** START OF COLLECTED DATA **
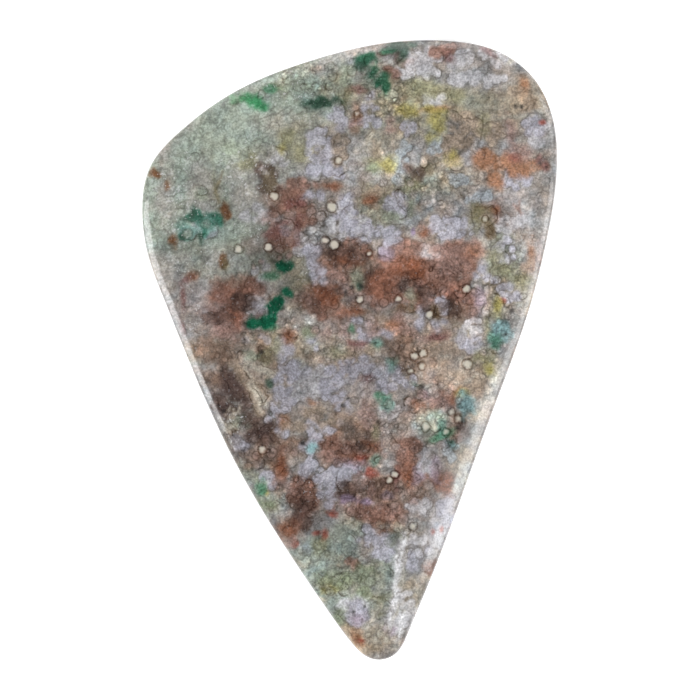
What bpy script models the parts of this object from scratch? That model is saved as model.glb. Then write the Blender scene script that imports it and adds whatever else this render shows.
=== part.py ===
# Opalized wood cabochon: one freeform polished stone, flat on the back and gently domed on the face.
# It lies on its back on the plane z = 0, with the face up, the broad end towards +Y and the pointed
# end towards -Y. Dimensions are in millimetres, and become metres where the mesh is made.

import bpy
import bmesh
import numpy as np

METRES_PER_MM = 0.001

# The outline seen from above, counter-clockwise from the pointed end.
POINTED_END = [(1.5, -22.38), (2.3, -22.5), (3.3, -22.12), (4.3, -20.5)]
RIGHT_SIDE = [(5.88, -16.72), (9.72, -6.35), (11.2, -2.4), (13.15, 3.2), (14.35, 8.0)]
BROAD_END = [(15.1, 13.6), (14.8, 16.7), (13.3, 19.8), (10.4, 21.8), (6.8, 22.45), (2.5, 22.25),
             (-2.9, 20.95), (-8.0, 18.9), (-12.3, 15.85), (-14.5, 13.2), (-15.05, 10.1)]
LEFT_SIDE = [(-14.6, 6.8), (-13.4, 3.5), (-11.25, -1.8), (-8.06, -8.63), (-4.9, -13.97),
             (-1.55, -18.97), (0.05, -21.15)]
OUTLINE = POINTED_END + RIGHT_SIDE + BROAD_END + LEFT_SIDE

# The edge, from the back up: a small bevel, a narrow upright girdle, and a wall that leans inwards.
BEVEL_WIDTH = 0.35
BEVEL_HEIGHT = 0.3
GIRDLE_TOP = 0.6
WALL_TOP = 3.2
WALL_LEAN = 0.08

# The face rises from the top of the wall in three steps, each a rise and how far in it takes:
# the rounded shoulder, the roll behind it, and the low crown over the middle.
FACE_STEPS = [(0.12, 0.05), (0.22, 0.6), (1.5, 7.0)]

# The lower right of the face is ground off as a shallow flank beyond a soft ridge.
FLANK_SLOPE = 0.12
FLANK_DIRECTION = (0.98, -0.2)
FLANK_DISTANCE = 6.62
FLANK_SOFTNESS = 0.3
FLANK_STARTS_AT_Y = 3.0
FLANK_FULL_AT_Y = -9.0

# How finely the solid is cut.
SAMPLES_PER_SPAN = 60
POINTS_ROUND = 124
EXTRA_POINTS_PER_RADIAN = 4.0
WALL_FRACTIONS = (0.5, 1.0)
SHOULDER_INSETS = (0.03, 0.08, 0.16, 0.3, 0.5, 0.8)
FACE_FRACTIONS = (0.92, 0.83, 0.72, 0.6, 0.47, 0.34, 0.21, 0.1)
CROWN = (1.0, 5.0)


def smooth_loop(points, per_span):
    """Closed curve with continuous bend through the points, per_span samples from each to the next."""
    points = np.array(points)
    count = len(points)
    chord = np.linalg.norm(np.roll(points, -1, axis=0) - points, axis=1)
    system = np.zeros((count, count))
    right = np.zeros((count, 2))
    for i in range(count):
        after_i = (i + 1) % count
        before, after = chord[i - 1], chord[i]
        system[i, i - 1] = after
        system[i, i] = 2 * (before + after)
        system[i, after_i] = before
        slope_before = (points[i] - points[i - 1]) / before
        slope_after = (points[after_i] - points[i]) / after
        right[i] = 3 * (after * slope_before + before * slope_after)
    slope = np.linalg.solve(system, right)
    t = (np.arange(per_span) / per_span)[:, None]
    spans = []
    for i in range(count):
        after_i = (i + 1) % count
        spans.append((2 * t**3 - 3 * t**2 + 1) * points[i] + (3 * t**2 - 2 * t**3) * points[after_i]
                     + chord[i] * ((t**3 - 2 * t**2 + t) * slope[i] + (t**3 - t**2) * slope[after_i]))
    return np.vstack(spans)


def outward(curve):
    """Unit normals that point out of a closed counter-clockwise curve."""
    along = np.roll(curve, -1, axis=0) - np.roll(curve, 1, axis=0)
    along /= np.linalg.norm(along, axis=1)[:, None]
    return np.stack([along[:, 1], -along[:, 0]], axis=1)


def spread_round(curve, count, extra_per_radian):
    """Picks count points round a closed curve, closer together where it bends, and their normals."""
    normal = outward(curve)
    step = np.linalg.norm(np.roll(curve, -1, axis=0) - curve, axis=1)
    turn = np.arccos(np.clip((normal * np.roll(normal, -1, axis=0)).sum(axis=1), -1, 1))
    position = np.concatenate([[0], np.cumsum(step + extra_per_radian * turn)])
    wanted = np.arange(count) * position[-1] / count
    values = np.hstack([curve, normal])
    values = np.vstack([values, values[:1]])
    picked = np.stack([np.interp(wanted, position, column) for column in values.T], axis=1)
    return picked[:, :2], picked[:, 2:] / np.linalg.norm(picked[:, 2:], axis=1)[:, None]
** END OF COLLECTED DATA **
## TO BE DONE
Output the data above exactly, please, line for line.

## IN RESPONSE
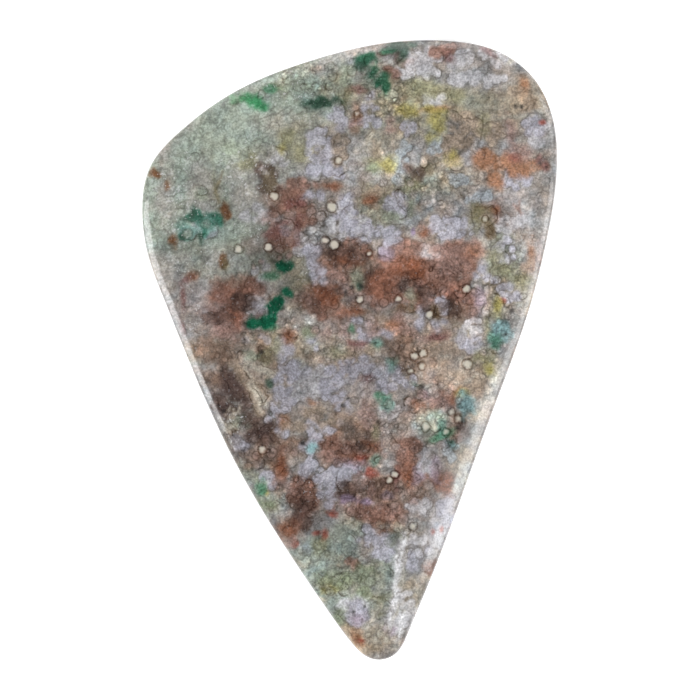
What bpy script models the parts of this object from scratch? That model is saved as model.glb. Then write the Blender scene script that imports it and adds whatever else this render shows.
=== part.py ===
# Opalized wood cabochon: one freeform polished stone, flat on the back and gently domed on the face.
# It lies on its back on the plane z = 0, with the face up, the broad end towards +Y and the pointed
# end towards -Y. Dimensions are in millimetres, and become metres where the mesh is made.

import bpy
import bmesh
import numpy as np

METRES_PER_MM = 0.001

# The outline seen from above, counter-clockwise from the pointed end.
POINTED_END = [(1.5, -22.38), (2.3, -22.5), (3.3, -22.12), (4.3, -20.5)]
RIGHT_SIDE = [(5.88, -16.72), (9.72, -6.35), (11.2, -2.4), (13.15, 3.2), (14.35, 8.0)]
BROAD_END = [(15.1, 13.6), (14.8, 16.7), (13.3, 19.8), (10.4, 21.8), (6.8, 22.45), (2.5, 22.25),
             (-2.9, 20.95), (-8.0, 18.9), (-12.3, 15.85), (-14.5, 13.2), (-15.05, 10.1)]
LEFT_SIDE = [(-14.6, 6.8), (-13.4, 3.5), (-11.25, -1.8), (-8.06, -8.63), (-4.9, -13.97),
             (-1.55, -18.97), (0.05, -21.15)]
OUTLINE = POINTED_END + RIGHT_SIDE + BROAD_END + LEFT_SIDE

# The edge, from the back up: a small bevel, a narrow upright girdle, and a wall that leans inwards.
BEVEL_WIDTH = 0.35
BEVEL_HEIGHT = 0.3
GIRDLE_TOP = 0.6
WALL_TOP = 3.2
WALL_LEAN = 0.08

# The face rises from the top of the wall in three steps, each a rise and how far in it takes:
# the rounded shoulder, the roll behind it, and the low crown over the middle.
FACE_STEPS = [(0.12, 0.05), (0.22, 0.6), (1.5, 7.0)]

# The lower right of the face is ground off as a shallow flank beyond a soft ridge.
FLANK_SLOPE = 0.12
FLANK_DIRECTION = (0.98, -0.2)
FLANK_DISTANCE = 6.62
FLANK_SOFTNESS = 0.3
FLANK_STARTS_AT_Y = 3.0
FLANK_FULL_AT_Y = -9.0

# How finely the solid is cut.
SAMPLES_PER_SPAN = 60
POINTS_ROUND = 124
EXTRA_POINTS_PER_RADIAN = 4.0
WALL_FRACTIONS = (0.5, 1.0)
SHOULDER_INSETS = (0.03, 0.08, 0.16, 0.3, 0.5, 0.8)
FACE_FRACTIONS = (0.92, 0.83, 0.72, 0.6, 0.47, 0.34, 0.21, 0.1)
CROWN = (1.0, 5.0)


def smooth_loop(points, per_span):
    """Closed curve with continuous bend through the points, per_span samples from each to the next."""
    points = np.array(points)
    count = len(points)
    chord = np.linalg.norm(np.roll(points, -1, axis=0) - points, axis=1)
    system = np.zeros((count, count))
    right = np.zeros((count, 2))
    for i in range(count):
        after_i = (i + 1) % count
        before, after = chord[i - 1], chord[i]
        system[i, i - 1] = after
        system[i, i] = 2 * (before + after)
        system[i, after_i] = before
        slope_before = (points[i] - points[i - 1]) / before
        slope_after = (points[after_i] - points[i]) / after
        right[i] = 3 * (after * slope_before + before * slope_after)
    slope = np.linalg.solve(system, right)
    t = (np.arange(per_span) / per_span)[:, None]
    spans = []
    for i in range(count):
        after_i = (i + 1) % count
        spans.append((2 * t**3 - 3 * t**2 + 1) * points[i] + (3 * t**2 - 2 * t**3) * points[after_i]
                     + chord[i] * ((t**3 - 2 * t**2 + t) * slope[i] + (t**3 - t**2) * slope[after_i]))
    return np.vstack(spans)


def outward(curve):
    """Unit normals that point out of a closed counter-clockwise curve."""
    along = np.roll(curve, -1, axis=0) - np.roll(curve, 1, axis=0)
    along /= np.linalg.norm(along, axis=1)[:, None]
    return np.stack([along[:, 1], -along[:, 0]], axis=1)


def spread_round(curve, count, extra_per_radian):
    """Picks count points round a closed curve, closer together where it bends, and their normals."""
    normal = outward(curve)
    step = np.linalg.norm(np.roll(curve, -1, axis=0) - curve, axis=1)
    turn = np.arccos(np.clip((normal * np.roll(normal, -1, axis=0)).sum(axis=1), -1, 1))
    position = np.concatenate([[0], np.cumsum(step + extra_per_radian * turn)])
    wanted = np.arange(count) * position[-1] / count
    values = np.hstack([curve, normal])
    values = np.vstack([values, values[:1]])
    picked = np.stack([np.interp(wanted, position, column) for column in values.T], axis=1)
    return picked[:, :2], picked[:, 2:] / np.linalg.norm(picked[:, 2:], axis=1)[:, None]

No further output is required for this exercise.